It means Christopher Tin either needs to improve his Swahili, or he thought it sounded nicer.
At least, that's what I was able to find. "Mjina" is a word, and Google Translate says it means "the titles", but I don't want to blindly trust Google Translate.
That's interesting; I didn't know that.
I need to learn Italian too, now, as of Civilization VI.
As a Japanese speaker, "nani" (何) meaning "what" is welcomed. These little arbitrary connections are immensely helpful .
It means "who" though. It appears in this sentence because you're asking for a person's name, but the word for "what" in other contexts is nini.
Anyone have a way of remembering the correct order in Swahili of "What is your name" = "Your name is what?"
I could be mistaken at this early stage, but I think you mean: Name your is what?
I've been taking this course less than 5 minutes, so don't take what I'm writing as absolute, but It looks to me as if:
- Possessives follow the noun they are possessing. (For this sentence, at least.)
- The order of the sentence doesn't change from a statement.
- The question word replaces the word (or concept) it is asking about.
2 and 3 can occur in English, so shouldn't be too hard to get the hang of (even though they're not the most "normal" phrasing). 1 is the slightly trickier one to ingrain, but it should come with practice. I guess I like to do things like this with missing words (even if it becomes grammatically incorrect), so I'll say to myself:
Jina ni nani
Jina lako ni nani
And when I add lako back in, it will get the emphasis to stand out in my mind. I think it's important to ingrain the important parts of the sentence at this early stage; I think I try to remember the sound and feel of the sentence more than try to remember its word order. (I don't want to forever be thinking what's the correct word order, I just want my mind to supply lako whenever and it should.)
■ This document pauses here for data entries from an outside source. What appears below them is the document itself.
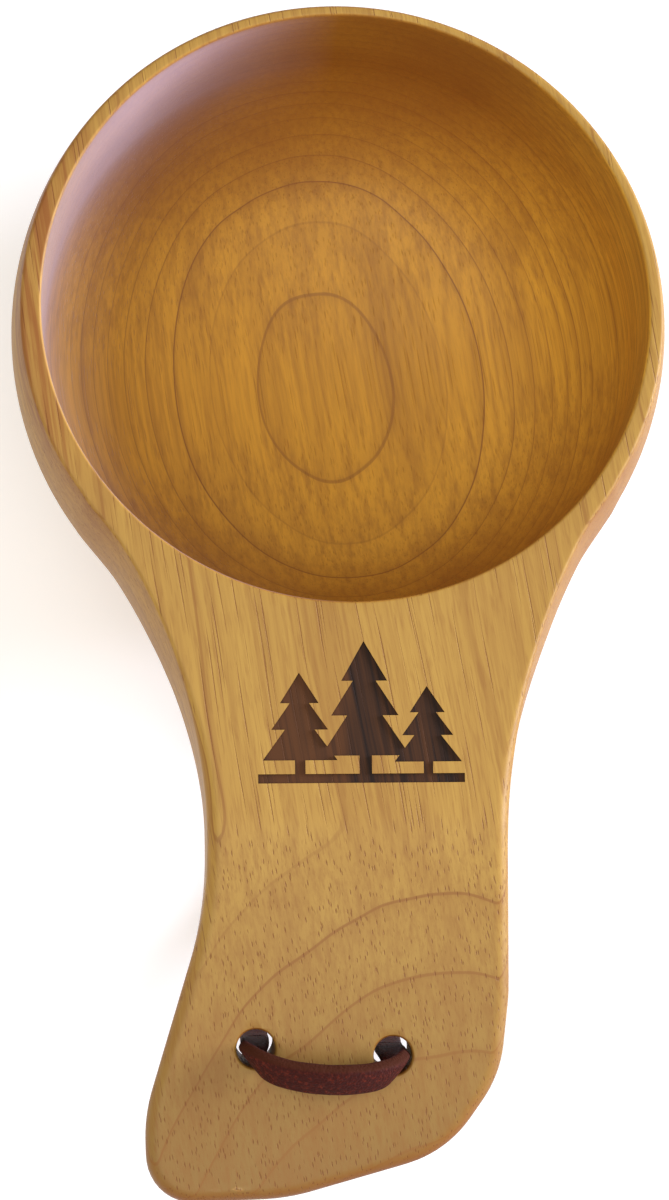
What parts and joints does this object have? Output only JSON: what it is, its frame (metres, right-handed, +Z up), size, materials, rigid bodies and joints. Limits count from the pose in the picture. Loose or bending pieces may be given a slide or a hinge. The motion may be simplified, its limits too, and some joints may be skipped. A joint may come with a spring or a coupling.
{
  "type": "kuksa wooden cup",
  "caption": "Carved wooden drinking cup with a deep round bowl, a broad sloping handle in one piece with it, a burnt tree motif and a knotted leather lace for hanging.",
  "frame": {"origin": "middle of the round foot, on the ground", "axes": "+Z up out of the bowl, the handle points along -Y, +X to the right when the handle points at the viewer"},
  "size_m": [0.0964, 0.174, 0.056],
  "materials": {
    "wood": "satin",
    "lace": "matte"
  },
  "bodies": {
    "root": {"cup": "wood", "lace_bridge": "lace", "lace_strand_left": "lace", "lace_strand_right": "lace", "lace_knot": "lace"}
  },
  "joints": []
}
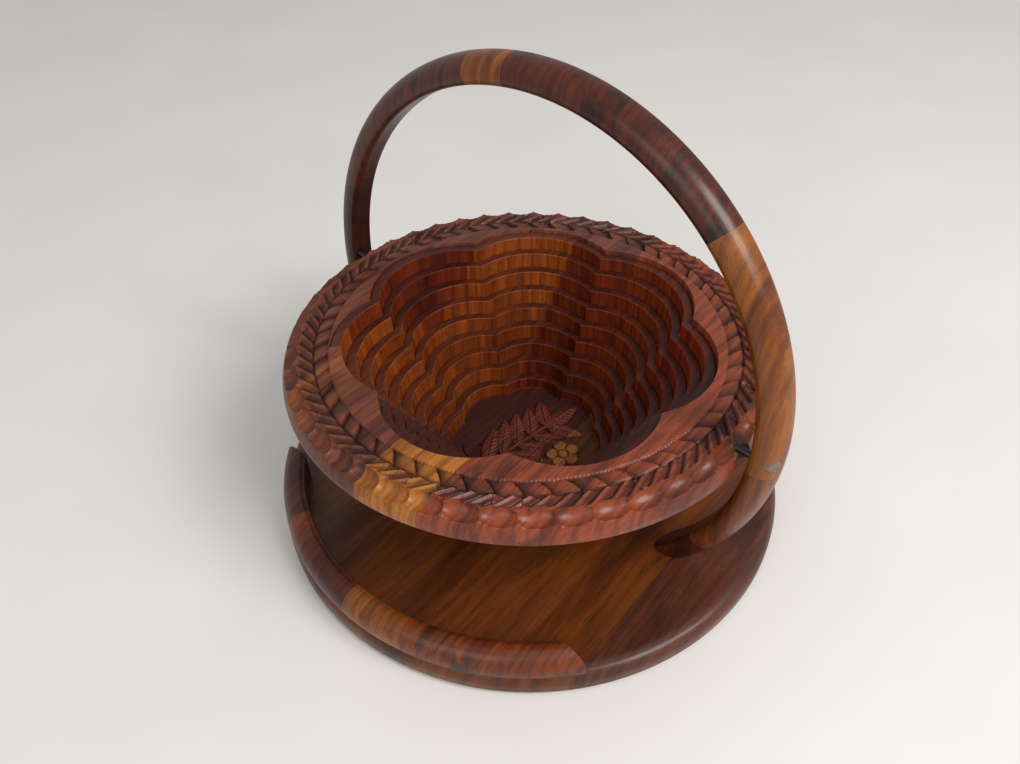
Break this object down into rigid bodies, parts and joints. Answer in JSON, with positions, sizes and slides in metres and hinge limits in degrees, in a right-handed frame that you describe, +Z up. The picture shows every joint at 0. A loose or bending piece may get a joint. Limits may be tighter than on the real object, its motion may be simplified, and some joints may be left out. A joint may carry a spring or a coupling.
{
  "type": "collapsible wooden basket",
  "caption": "Folding basket of glued, carved hardwood: scalloped rim disc, spiral-sawn lobed bowl wall, hoop handle on pins and round base with a crescent rim.",
  "frame": {"origin": "middle of the base's underside", "axes": "+X along the handle's pivot pins, +Y towards the side that the handle folds down to, +Z up"},
  "size_m": [0.3, 0.3, 0.2579],
  "materials": {
    "board_main": "satin",
    "board_edge": "satin",
    "crescent": "satin lacquer",
    "hoop": "satin lacquer",
    "hoop_gold": "satin lacquer",
    "rim": "carved, satin",
    "rim_gold": "carved, satin",
    "spiral": "sawn",
    "floor": "carved",
    "floor_gold": "carved",
    "dowel": "plain",
    "pin": "drawn steel",
    "plug": "filled"
  },
  "bodies": {
    "base": {"base_board_main": "board_main", "base_board_edge": "board_edge", "crescent_stave_1": "crescent", "crescent_stave_2": "crescent", "crescent_stave_3": "crescent", "crescent_stave_4": "crescent", "crescent_stave_5": "crescent", "bowl_floor_left": "floor", "bowl_floor_right": "floor_gold"},
    "fold_link": {"seam_dowel": "dowel"},
    "handle": {"hoop_foot_right": "hoop", "hoop_lower_right": "hoop", "hoop_side_right": "hoop_gold", "hoop_crown_right": "hoop", "hoop_block": "hoop_gold", "hoop_crown_left": "hoop", "hoop_side_left": "hoop", "pin_left": "pin", "pin_right": "pin", "plug_left": "plug", "plug_right": "plug"},
    "rim_disc": {"rim_left": "rim", "rim_front_1": "rim_gold", "rim_back_1": "rim", "rim_front_2": "rim", "rim_back_2": "rim", "rim_front_3": "rim_gold", "rim_back_3": "rim", "rim_right": "rim"},
    "spiral_turn_1": {"turn_1": "spiral"},
    "spiral_turn_2": {"turn_2": "spiral"},
    "spiral_turn_3": {"turn_3": "spiral"},
    "spiral_turn_4": {"turn_4": "spiral"},
    "spiral_turn_5": {"turn_5": "spiral"},
    "spiral_turn_6": {"turn_6": "spiral"},
    "spiral_turn_7": {"turn_7": "spiral"},
    "spiral_turn_8": {"turn_8": "spiral"},
    "spiral_turn_9": {"turn_9": "spiral"}
  },
  "joints": [
    {"name": "fold", "type": "hinge", "parent": "base", "child": "fold_link", "pos_m": [0, 0, 0.0253], "axis": [1, 0, 0], "range_deg": [0, 86.2]},
    {"name": "handle_swing", "type": "hinge", "parent": "fold_link", "child": "handle", "pos_m": [0, -0.00278, 0.06721], "axis": [1, 0, 0], "range_deg": [-172.4, 0]},
    {"name": "rim_disc_pivot", "type": "hinge", "parent": "handle", "child": "rim_disc", "pos_m": [0, 0, 0.10912], "axis": [1, 0, 0], "range_deg": [0, 87.7]},
    {"name": "turn_1_drop", "type": "slide", "parent": "base", "child": "spiral_turn_1", "axis": [0, 0, 1], "range_m": [-0.08382, 0]},
    {"name": "turn_2_drop", "type": "slide", "parent": "base", "child": "spiral_turn_2", "axis": [0, 0, 1], "range_m": [-0.0745, 0]},
    {"name": "turn_3_drop", "type": "slide", "parent": "base", "child": "spiral_turn_3", "axis": [0, 0, 1], "range_m": [-0.06519, 0]},
    {"name": "turn_4_drop", "type": "slide", "parent": "base", "child": "spiral_turn_4", "axis": [0, 0, 1], "range_m": [-0.05588, 0]},
    {"name": "turn_5_drop", "type": "slide", "parent": "base", "child": "spiral_turn_5", "axis": [0, 0, 1], "range_m": [-0.04656, 0]},
    {"name": "turn_6_drop", "type": "slide", "parent": "base", "child": "spiral_turn_6", "axis": [0, 0, 1], "range_m": [-0.03725, 0]},
    {"name": "turn_7_drop", "type": "slide", "parent": "base", "child": "spiral_turn_7", "axis": [0, 0, 1], "range_m": [-0.02794, 0]},
    {"name": "turn_8_drop", "type": "slide", "parent": "base", "child": "spiral_turn_8", "axis": [0, 0, 1], "range_m": [-0.01863, 0]},
    {"name": "turn_9_drop", "type": "slide", "parent": "base", "child": "spiral_turn_9", "axis": [0, 0, 1], "range_m": [-0.00931, 0]}
  ],
  "couplings": [
    {"joint": "handle_swing", "follows": "fold", "ratio": -2},
    {"joint": "rim_disc_pivot", "follows": "fold", "ratio": 1.0174},
    {"joint": "turn_1_drop", "follows": "fold", "m_per_rad": -0.055711},
    {"joint": "turn_2_drop", "follows": "fold", "m_per_rad": -0.049521},
    {"joint": "turn_3_drop", "follows": "fold", "m_per_rad": -0.043331},
    {"joint": "turn_4_drop", "follows": "fold", "m_per_rad": -0.03714},
    {"joint": "turn_5_drop", "follows": "fold", "m_per_rad": -0.03095},
    {"joint": "turn_6_drop", "follows": "fold", "m_per_rad": -0.02476},
    {"joint": "turn_7_drop", "follows": "fold", "m_per_rad": -0.01857},
    {"joint": "turn_8_drop", "follows": "fold", "m_per_rad": -0.01238},
    {"joint": "turn_9_drop", "follows": "fold", "m_per_rad": -0.0061901}
  ]
}
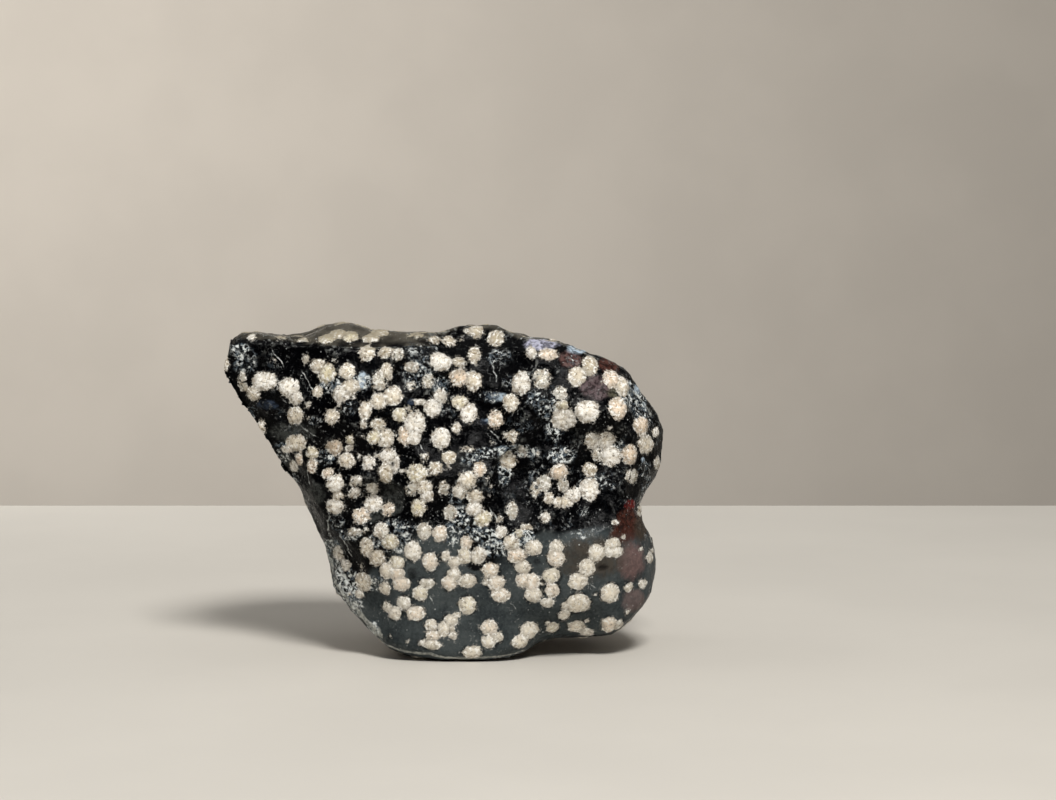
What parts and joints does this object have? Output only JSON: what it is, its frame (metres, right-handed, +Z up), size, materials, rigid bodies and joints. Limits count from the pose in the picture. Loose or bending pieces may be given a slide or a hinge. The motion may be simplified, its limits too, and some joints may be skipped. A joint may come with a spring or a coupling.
{
  "type": "snowflake obsidian stone",
  "caption": "Broken chunk of black volcanic glass with pale snowflake spherulites and red-brown patches, standing on a flat of its lower edge.",
  "frame": {"origin": "on the ground, under the middle of the stone's bounding box", "axes": "+Z up, +X along the stone's width towards its rounded end, the broad broken face looks along -Y"},
  "size_m": [0.12, 0.0642, 0.0887],
  "materials": {
    "obsidian": "glossy black broken glass with matte cream snowflakes, frosted breaks and red-brown patches"
  },
  "bodies": {
    "root": {"stone": "obsidian"}
  },
  "joints": []
}
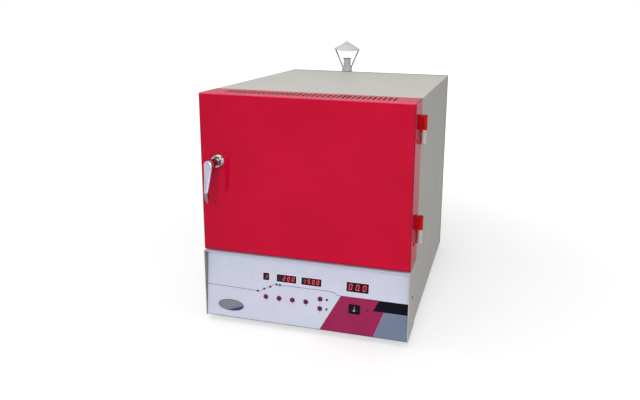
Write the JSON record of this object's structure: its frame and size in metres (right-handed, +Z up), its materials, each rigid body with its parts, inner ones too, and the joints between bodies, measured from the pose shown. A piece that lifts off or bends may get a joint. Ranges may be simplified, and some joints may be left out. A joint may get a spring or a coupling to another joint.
{
  "type": "dental burnout furnace",
  "caption": "Bench-top dental burnout furnace with an insulated swing door, lever latch, ceramic muffle, leaning control console and a capped chimney behind the case.",
  "frame": {"origin": "centre of the furnace's box in plan, on the table under its feet", "axes": "+Z up, +Y from the door to the back of the furnace, +X to the right of someone who faces the door"},
  "size_m": [0.5146, 0.761, 0.6535],
  "materials": {
    "case_enamel": "satin",
    "panel_enamel": "satin",
    "overlay_print": "satin",
    "door_enamel": "gloss",
    "hinge_enamel": "gloss",
    "rear_enamel": "satin",
    "zinc_steel": "satin",
    "stainless_steel": "satin",
    "chrome_plate": "polished",
    "heating_wire": "matte",
    "fired_ceramic": "matte",
    "fibre_board": "matte",
    "fibre_rope": "matte",
    "display_window": "gloss",
    "button_plastic": "gloss",
    "black_plastic": "satin",
    "badge_alloy": "satin",
    "circuit_board": "satin",
    "laminated_core": "satin",
    "heat_sink_alloy": "satin",
    "foot_rubber": "matte"
  },
  "bodies": {
    "furnace": {"outer_case": "case_enamel", "base_pan": "zinc_steel", "rear_cover": "rear_enamel", "front_frame": "case_enamel", "console_ledge": "panel_enamel", "control_panel": "panel_enamel", "panel_overlay": "overlay_print", "chamber_shelf": "zinc_steel", "chamber_jacket": "zinc_steel", "muffle": "fired_ceramic", "insulation_floor": "fibre_board", "insulation_hood": "fibre_board", "insulation_rear": "fibre_board", "heating_element_left": "heating_wire", "heating_element_right": "heating_wire", "thermocouple": "stainless_steel", "flue_duct": "stainless_steel", "hinge_socket_upper": "case_enamel", "hinge_socket_lower": "case_enamel", "program_display": "display_window", "setpoint_display": "display_window", "time_display": "display_window", "chamber_display": "display_window", "power_switch_body": "black_plastic", "badge_plate": "badge_alloy", "control_board": "circuit_board", "transformer": "laminated_core", "power_relay": "heat_sink_alloy", "cable_gland": "black_plastic", "flue_elbow": "stainless_steel", "stack_collar": "stainless_steel", "stack_tube": "stainless_steel", "chimney_cap": "stainless_steel", "foot_front_left": "foot_rubber", "foot_front_right": "foot_rubber", "foot_back_left": "foot_rubber", "foot_back_right": "foot_rubber", "cheek_screw_left": "stainless_steel", "cheek_screw_right": "stainless_steel"},
    "door": {"door_shell": "door_enamel", "door_back_panel": "zinc_steel", "door_tray": "zinc_steel", "door_insulation": "fibre_board", "door_gasket": "fibre_rope", "hinge_leaf_upper": "hinge_enamel", "hinge_leaf_lower": "hinge_enamel", "door_bolt_upper": "hinge_enamel", "door_bolt_lower": "hinge_enamel", "handle_escutcheon": "chrome_plate"},
    "handle": {"handle_stem": "chrome_plate", "handle_lever": "chrome_plate", "latch_shaft": "stainless_steel"},
    "button_1": {"button_1": "button_plastic"},
    "button_2": {"button_2": "button_plastic"},
    "button_3": {"button_3": "button_plastic"},
    "button_4": {"button_4": "button_plastic"},
    "button_5": {"button_5": "button_plastic"},
    "button_6": {"button_6": "button_plastic"},
    "power_rocker": {"power_rocker": "black_plastic"}
  },
  "joints": [
    {"name": "door_hinge", "type": "hinge", "parent": "furnace", "child": "door", "pos_m": [0.25135, -0.23375, 0.37], "axis": [0, 0, 1], "range_deg": [0, 135]},
    {"name": "handle_turn", "type": "hinge", "parent": "door", "child": "handle", "pos_m": [-0.21275, -0.36, 0.4032], "axis": [0, -1, 0], "range_deg": [0, 90]},
    {"name": "button_1_press", "type": "slide", "parent": "furnace", "child": "button_1", "axis": [0, 0.9947, -0.103], "range_m": [0, 0.0012], "stiffness_N_per_m": 1200, "springref_m": -0.0003},
    {"name": "button_2_press", "type": "slide", "parent": "furnace", "child": "button_2", "axis": [0, 0.9947, -0.103], "range_m": [0, 0.0012], "stiffness_N_per_m": 1200, "springref_m": -0.0003},
    {"name": "button_3_press", "type": "slide", "parent": "furnace", "child": "button_3", "axis": [0, 0.9947, -0.103], "range_m": [0, 0.0012], "stiffness_N_per_m": 1200, "springref_m": -0.0003},
    {"name": "button_4_press", "type": "slide", "parent": "furnace", "child": "button_4", "axis": [0, 0.9947, -0.103], "range_m": [0, 0.0012], "stiffness_N_per_m": 1200, "springref_m": -0.0003},
    {"name": "button_5_press", "type": "slide", "parent": "furnace", "child": "button_5", "axis": [0, 0.9947, -0.103], "range_m": [0, 0.0012], "stiffness_N_per_m": 1200, "springref_m": -0.0003},
    {"name": "button_6_press", "type": "slide", "parent": "furnace", "child": "button_6", "axis": [0, 0.9947, -0.103], "range_m": [0, 0.0012], "stiffness_N_per_m": 1200, "springref_m": -0.0003},
    {"name": "power_rocker_tilt", "type": "hinge", "parent": "furnace", "child": "power_rocker", "pos_m": [0.11755, -0.31324, 0.07387], "axis": [1, 0, 0], "range_deg": [0, 18]}
  ]
}
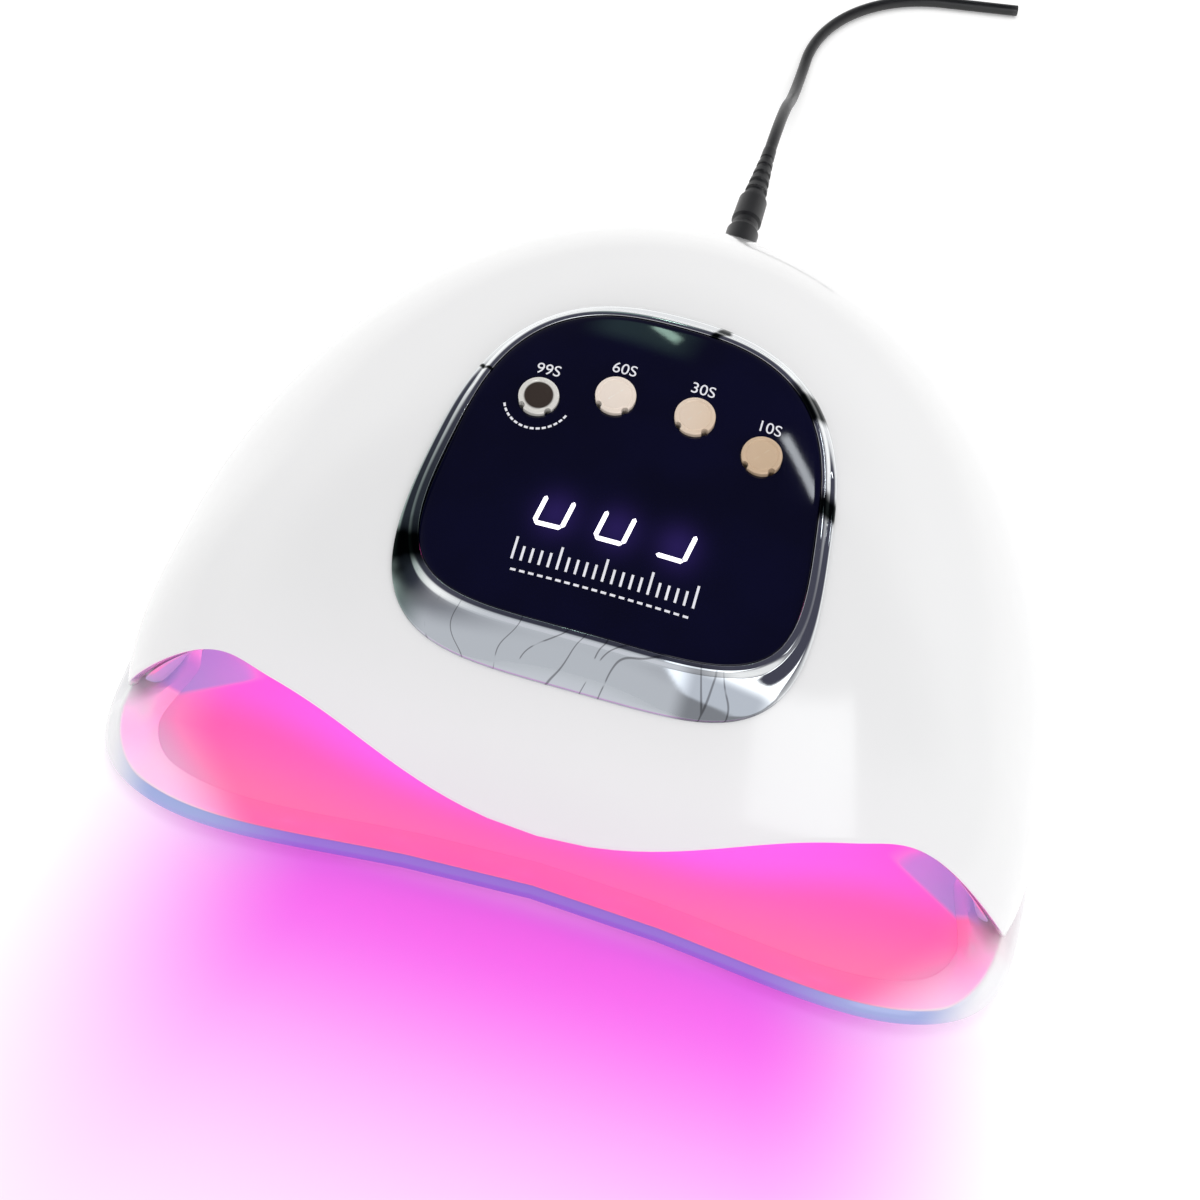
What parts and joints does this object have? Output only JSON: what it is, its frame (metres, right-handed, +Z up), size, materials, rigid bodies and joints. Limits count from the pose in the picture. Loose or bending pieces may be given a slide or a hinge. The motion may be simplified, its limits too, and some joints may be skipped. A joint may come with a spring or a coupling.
{
  "type": "uv nail curing lamp",
  "caption": "Dome-shaped curing lamp with a wavy hand opening, a tilted button and timer panel in a chrome ring, a lift-off tray and a plug-in lead.",
  "frame": {"origin": "middle of the whole outline, lead included, at the level of the table", "axes": "+Z up, -Y is the way the hand opening faces, +X to the right when facing the opening"},
  "size_m": [0.2272, 0.3844, 0.0959],
  "materials": {
    "white_shell": "high gloss white ABS",
    "white_liner": "gloss white ABS, lit pink from inside",
    "chrome": "vacuum-plated chrome",
    "panel_glass": "dark navy high gloss acrylic",
    "carrier": "moulded ABS",
    "button_metal": "plated button caps",
    "board": "green solder mask",
    "led_board": "white solder mask",
    "chip": "moulded package",
    "display_body": "dark display housing",
    "display_light": "lit light bars",
    "steel": "zinc-plated steel",
    "magnet": "nickel-plated magnets",
    "gold_contact": "plated contact",
    "led_lens": "clear violet-tinted resin",
    "sensor": "dark infrared resin",
    "wire_grey": "insulated wire",
    "wire_red": "insulated wire",
    "reflector": "mirror film on the tray floor",
    "foot_rubber": "soft rubber",
    "lead_black": "black flexible PVC",
    "nickel": "nickel-plated barrel"
  },
  "bodies": {
    "base": {"base_tray": "white_shell", "tray_reflector": "reflector", "tray_magnets": "magnet", "rubber_feet": "foot_rubber"},
    "lamp": {"top_shell": "white_shell", "inner_liner": "white_liner", "bottom_frame": "white_shell", "shell_screws": "steel", "frame_magnets": "magnet", "chrome_bezel": "chrome", "panel_lens": "panel_glass", "panel_carrier": "carrier", "tact_switches": "steel", "control_board": "board", "control_chip": "chip", "power_parts": "chip", "display_block": "display_body", "display_segments": "display_light", "board_screws": "steel", "led_boards": "led_board", "led_emitters": "gold_contact", "led_domes": "led_lens", "led_harness": "wire_grey", "hand_sensors": "sensor", "sensor_leads": "wire_grey", "dc_jack": "lead_black", "dc_jack_pin": "gold_contact", "dc_jack_nut": "steel", "power_leads": "wire_red"},
    "button_99s": {"button_99s": "button_metal"},
    "button_60s": {"button_60s": "button_metal"},
    "button_30s": {"button_30s": "button_metal"},
    "button_10s": {"button_10s": "button_metal"},
    "plug": {"dc_plug": "lead_black", "dc_plug_barrel": "nickel", "strain_relief": "lead_black", "power_lead_cable": "lead_black"}
  },
  "joints": [
    {"name": "lamp_lift", "type": "slide", "parent": "base", "child": "lamp", "axis": [0, 0, 1], "range_m": [0, 0.06]},
    {"name": "press_99s", "type": "slide", "parent": "lamp", "child": "button_99s", "axis": [0, 0.2639, -0.9646], "range_m": [0, 0.0006]},
    {"name": "press_60s", "type": "slide", "parent": "lamp", "child": "button_60s", "axis": [0, 0.2639, -0.9646], "range_m": [0, 0.0006]},
    {"name": "press_30s", "type": "slide", "parent": "lamp", "child": "button_30s", "axis": [0, 0.2639, -0.9646], "range_m": [0, 0.0006]},
    {"name": "press_10s", "type": "slide", "parent": "lamp", "child": "button_10s", "axis": [0, 0.2639, -0.9646], "range_m": [0, 0.0006]},
    {"name": "plug_pull", "type": "slide", "parent": "lamp", "child": "plug", "axis": [0, 1, 0], "range_m": [0, 0.015]}
  ]
}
(I expect to find out that most of my early guesses about how the language is working are wrong, or at least too limited, but that's fine. It's a process of discovery and re-evaluation.)
Yeah that makes sense. I like the idea of saying "Name is what?" and then adding the possessive "Your" after name. Thnaks for the tip! Hope you find Swahili interesting :)
The order is here is actually: NAME YOUR IS WHAT? "Jina lako ni nani?" (Backwards) > NAME YOUR IS WHAT? | What is your name?
I have some information about this. Some languages have possessives after the noun. For example, in some Asian languages as Indonesian and Vietnamese. I prefer to mention Indonesian because Indonesians use many Arabic borrowings as in Swahili. Also, I can say that in Spanish (my native language) we can use possessives before and after the noun or a noun phrase.
For example, this sentence in Indonesian, formal and informal uses:
What is your name?
Siapa (who, pronunciation: si-A-pa) nama (name) Anda (your, for formal use)?
Siapa nama kamu? / Siapa namamu? (kamu, -mu, for informal use)
Siapa nama kalian? (kalian, for plural and the pronunciation is ka-LI-an; “Kalian” is used to children, pupils and very close relations.)
Note that the verb "to be" is implied between the words for "who" and "name". (Other uses of siapa: Siapa Anda/kamu/kalian? or just Siapa? = Who are you?)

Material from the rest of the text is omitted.